First, get your list of db with influx bucket list

for db in <list of db from above - limiting to 1.x db>; do
    echo $db;
    influx v1 dbrp list --db=<db> --default=true
done

ID          Database    Bucket ID   Retention Policy    Default Organization ID
06a59835c0505000    <db>            default         true    
[...]

You will notice that bucket id is null.

Delete the dbrp:

for id in <list of dbrp ids from above>; do echo ${id}; influx v1 dbrp delete --id=${id}; done

Then stop influxdb server with 2.0.1 and start server with 2.0.2 binaries.

From now, you can create new dbrp ; db and bucket-id used below are the ones from influx bucket list

influx v1 dbrp create --bucket-id=<bucket-id> --db=<db> --rp=autogen --default=true

If you do again the command below, you will see a bucket id for each db.

for db in <list of db from above - limiting to 1.x db>; do
    echo $db;
    influx v1 dbrp list --db=<db> --default=true
done

From now, I no longer have panic messages.

To be noticed:

Otherwise you will have this error as output ; I guess it's due to object constraints in the doc and the bucket id beeing null.

Error: Attempted to unmarshal error as JSON but failed: "unexpected end of JSON input":.

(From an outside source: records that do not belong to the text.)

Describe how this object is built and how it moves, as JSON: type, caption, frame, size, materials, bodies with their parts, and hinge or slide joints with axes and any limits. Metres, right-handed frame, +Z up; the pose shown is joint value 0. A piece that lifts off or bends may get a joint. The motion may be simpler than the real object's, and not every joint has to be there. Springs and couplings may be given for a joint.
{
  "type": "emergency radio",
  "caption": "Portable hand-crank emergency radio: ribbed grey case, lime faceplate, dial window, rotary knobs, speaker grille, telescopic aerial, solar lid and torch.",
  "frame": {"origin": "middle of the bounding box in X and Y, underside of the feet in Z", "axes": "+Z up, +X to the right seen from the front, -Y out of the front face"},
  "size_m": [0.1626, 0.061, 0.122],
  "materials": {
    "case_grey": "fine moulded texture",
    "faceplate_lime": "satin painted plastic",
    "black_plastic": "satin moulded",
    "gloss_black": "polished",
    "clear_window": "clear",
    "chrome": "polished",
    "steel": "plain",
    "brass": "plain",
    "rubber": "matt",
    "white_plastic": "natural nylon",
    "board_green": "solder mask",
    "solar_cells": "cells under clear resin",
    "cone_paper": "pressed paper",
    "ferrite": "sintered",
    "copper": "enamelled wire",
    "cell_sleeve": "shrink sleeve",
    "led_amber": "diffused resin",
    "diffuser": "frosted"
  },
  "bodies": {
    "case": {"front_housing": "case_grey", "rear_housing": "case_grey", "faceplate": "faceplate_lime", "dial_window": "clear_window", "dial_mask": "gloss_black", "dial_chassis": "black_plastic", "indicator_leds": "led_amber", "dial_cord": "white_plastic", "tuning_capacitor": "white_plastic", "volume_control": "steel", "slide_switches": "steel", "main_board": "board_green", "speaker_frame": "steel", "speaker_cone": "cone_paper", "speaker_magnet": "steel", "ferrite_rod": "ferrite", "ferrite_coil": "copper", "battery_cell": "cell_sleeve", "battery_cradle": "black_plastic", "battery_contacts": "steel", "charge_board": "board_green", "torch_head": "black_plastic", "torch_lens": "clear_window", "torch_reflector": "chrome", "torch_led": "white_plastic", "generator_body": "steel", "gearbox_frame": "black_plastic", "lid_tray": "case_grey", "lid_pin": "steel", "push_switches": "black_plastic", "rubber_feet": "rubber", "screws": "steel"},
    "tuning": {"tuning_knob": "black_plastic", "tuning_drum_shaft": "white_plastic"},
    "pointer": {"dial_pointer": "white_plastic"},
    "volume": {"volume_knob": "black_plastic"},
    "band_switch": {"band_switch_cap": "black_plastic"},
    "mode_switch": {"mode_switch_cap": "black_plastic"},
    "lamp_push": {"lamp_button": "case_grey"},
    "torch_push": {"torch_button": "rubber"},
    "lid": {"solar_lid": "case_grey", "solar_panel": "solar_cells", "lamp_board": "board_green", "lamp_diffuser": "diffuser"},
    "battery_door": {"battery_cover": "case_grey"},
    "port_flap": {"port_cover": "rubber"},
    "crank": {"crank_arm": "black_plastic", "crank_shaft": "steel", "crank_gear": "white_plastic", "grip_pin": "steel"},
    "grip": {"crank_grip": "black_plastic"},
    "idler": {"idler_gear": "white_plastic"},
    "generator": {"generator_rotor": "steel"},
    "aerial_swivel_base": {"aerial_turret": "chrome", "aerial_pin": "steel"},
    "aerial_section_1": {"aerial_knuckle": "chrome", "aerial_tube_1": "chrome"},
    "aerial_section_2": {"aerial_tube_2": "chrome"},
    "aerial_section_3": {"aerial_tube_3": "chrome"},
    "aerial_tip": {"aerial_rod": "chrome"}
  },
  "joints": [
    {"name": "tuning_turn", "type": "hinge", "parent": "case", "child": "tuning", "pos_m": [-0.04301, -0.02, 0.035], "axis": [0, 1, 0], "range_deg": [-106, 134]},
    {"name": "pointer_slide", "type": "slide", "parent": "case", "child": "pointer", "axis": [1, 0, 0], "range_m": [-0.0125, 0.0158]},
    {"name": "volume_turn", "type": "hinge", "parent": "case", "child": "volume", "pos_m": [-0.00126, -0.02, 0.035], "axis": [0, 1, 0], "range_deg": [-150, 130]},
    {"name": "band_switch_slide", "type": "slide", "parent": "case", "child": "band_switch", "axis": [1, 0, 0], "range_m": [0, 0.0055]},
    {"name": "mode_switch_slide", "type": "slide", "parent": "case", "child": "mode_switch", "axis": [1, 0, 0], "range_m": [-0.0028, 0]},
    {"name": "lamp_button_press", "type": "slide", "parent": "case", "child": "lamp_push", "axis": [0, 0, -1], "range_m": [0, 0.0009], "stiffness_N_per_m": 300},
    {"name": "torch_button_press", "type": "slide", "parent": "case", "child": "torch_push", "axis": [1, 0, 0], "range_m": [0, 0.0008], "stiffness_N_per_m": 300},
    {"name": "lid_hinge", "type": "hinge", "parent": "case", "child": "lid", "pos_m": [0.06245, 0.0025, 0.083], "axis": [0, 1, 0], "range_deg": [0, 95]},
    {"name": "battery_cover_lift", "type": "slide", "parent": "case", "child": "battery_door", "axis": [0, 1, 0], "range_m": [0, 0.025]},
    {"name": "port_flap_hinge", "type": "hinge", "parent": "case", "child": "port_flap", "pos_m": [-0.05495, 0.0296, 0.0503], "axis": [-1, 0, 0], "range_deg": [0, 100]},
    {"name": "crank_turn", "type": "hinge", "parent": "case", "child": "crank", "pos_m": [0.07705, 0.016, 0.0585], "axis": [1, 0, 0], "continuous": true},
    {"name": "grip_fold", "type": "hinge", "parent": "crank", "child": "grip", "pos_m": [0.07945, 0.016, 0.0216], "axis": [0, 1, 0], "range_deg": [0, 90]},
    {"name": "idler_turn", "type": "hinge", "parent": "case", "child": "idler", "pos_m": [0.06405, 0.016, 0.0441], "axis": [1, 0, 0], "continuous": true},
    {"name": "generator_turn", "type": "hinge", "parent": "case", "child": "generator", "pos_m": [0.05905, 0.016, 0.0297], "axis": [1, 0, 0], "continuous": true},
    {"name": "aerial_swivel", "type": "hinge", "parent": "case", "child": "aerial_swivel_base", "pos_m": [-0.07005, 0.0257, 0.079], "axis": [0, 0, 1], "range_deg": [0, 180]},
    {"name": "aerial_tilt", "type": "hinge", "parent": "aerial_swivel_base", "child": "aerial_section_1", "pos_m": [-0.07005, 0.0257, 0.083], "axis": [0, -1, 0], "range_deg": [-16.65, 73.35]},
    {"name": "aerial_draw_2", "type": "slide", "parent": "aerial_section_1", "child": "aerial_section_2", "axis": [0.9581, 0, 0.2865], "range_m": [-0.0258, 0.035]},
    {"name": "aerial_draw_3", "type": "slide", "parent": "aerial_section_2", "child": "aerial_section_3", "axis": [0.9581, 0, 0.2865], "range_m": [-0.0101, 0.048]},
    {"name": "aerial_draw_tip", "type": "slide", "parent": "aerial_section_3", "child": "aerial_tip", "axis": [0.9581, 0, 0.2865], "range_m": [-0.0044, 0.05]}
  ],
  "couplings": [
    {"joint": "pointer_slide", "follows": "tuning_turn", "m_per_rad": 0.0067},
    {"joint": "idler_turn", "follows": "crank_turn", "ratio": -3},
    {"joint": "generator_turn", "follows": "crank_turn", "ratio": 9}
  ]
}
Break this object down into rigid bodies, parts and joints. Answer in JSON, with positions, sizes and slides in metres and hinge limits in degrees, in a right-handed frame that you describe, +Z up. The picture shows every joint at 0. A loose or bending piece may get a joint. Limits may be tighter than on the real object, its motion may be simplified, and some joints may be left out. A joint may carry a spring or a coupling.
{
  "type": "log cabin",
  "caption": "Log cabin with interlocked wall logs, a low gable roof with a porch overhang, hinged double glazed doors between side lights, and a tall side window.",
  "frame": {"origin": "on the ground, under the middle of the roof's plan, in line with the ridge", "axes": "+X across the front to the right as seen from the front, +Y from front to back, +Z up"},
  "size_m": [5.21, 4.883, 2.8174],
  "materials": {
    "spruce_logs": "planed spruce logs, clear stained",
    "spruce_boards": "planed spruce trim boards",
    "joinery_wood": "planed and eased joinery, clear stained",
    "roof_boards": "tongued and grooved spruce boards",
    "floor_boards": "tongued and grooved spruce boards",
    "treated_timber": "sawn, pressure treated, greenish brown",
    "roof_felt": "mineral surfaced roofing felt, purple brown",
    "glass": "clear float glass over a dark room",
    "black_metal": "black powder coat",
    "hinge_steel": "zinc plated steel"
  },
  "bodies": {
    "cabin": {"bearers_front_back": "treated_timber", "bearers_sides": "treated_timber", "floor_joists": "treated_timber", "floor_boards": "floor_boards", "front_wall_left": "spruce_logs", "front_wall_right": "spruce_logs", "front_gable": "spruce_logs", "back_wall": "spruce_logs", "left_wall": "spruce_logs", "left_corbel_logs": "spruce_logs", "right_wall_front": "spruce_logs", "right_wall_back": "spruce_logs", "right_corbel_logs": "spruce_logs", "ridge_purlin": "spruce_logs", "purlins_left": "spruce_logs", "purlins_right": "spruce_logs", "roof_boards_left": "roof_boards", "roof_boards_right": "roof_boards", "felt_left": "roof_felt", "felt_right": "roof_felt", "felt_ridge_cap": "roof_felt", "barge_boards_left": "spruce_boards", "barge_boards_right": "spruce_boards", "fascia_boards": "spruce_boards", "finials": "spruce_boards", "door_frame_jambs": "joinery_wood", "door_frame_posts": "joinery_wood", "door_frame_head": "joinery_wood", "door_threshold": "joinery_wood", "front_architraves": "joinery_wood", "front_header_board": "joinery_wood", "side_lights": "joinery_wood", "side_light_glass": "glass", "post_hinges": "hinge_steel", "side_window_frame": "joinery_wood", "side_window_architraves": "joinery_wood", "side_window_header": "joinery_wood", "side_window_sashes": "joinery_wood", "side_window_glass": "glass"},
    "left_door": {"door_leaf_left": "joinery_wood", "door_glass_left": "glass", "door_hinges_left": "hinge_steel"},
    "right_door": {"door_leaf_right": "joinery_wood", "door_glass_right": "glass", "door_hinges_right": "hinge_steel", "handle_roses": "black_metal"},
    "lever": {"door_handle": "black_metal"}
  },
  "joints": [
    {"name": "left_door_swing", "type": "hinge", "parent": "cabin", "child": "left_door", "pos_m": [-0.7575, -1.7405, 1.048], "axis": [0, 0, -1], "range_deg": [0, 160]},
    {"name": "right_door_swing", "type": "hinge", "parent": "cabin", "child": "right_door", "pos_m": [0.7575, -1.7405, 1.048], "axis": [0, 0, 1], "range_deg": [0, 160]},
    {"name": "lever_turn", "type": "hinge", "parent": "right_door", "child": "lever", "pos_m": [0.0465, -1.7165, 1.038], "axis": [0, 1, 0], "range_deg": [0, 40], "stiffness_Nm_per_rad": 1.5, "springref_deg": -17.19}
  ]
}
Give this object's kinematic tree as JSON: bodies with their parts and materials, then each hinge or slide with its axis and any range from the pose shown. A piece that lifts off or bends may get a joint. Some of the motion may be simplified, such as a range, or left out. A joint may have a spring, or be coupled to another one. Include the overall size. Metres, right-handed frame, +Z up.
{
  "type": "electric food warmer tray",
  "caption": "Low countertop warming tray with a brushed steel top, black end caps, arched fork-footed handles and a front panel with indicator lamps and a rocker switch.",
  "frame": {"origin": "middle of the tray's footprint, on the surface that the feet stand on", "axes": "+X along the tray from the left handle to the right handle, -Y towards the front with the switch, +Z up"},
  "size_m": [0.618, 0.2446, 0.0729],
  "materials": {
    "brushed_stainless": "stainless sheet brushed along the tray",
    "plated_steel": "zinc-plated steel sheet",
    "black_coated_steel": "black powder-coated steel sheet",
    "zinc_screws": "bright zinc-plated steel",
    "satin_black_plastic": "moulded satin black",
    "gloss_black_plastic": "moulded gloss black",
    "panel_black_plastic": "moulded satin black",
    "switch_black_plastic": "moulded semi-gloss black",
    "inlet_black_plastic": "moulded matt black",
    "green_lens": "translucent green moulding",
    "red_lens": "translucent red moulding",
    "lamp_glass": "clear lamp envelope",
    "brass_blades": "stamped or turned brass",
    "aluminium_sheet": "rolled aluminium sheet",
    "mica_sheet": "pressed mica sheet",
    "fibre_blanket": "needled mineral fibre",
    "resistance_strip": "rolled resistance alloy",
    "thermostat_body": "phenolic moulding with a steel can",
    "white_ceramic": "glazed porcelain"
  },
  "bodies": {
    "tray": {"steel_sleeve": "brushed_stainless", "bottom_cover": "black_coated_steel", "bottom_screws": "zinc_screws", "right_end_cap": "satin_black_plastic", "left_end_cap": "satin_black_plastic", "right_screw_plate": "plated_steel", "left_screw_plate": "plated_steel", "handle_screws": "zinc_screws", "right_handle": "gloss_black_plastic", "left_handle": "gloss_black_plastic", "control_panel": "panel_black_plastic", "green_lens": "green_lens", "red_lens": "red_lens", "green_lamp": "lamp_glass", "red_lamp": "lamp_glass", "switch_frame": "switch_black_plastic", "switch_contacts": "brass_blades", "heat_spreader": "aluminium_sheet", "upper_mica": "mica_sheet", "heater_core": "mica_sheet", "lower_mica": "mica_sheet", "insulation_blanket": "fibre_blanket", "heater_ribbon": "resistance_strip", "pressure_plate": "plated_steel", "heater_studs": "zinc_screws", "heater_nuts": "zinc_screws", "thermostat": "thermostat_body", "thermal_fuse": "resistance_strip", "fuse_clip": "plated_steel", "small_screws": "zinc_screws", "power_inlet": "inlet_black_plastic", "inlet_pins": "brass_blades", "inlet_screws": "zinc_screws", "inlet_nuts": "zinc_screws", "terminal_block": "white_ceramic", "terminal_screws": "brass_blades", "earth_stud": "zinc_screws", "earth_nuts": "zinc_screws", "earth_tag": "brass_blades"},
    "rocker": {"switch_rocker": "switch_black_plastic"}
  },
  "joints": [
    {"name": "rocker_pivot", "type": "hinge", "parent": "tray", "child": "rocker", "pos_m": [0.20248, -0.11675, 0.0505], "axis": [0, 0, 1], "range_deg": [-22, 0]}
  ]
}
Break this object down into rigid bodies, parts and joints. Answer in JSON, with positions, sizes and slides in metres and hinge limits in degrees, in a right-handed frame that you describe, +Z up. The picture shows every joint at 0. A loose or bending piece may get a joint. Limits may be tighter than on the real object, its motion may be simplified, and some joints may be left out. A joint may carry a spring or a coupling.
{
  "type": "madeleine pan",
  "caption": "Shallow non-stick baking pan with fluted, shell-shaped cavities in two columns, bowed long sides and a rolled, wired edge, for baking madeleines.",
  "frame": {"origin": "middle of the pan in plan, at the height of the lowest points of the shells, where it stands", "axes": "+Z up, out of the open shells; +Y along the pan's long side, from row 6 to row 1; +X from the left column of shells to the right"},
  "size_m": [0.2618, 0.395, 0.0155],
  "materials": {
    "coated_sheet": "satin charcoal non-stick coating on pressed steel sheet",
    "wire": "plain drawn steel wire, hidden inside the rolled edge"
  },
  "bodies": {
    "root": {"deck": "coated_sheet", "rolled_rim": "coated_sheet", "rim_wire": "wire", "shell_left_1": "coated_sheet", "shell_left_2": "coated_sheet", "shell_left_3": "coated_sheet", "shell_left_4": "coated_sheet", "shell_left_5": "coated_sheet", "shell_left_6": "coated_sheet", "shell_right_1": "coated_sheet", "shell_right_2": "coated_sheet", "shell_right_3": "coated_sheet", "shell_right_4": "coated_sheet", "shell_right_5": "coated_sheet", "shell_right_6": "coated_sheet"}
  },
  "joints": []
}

Thnaks @timhallinflux @docmerlin for your kind and prompt support !

docmerlin commented 4 years ago

OK, the problem with the empty buckets was fixed in 2.0.2.

docmerlin commented 4 years ago

The problem was the influxd upgrade command was making DBRPs with empty bucket IDs. This was fixed in 2.0.2.

If you get caught with this problem https://github.com/influxdata/influxdb/issues/20121#issuecomment-731403423 Is how to get yourself in a better state.

As this appears to be resolved, I am closing this issue.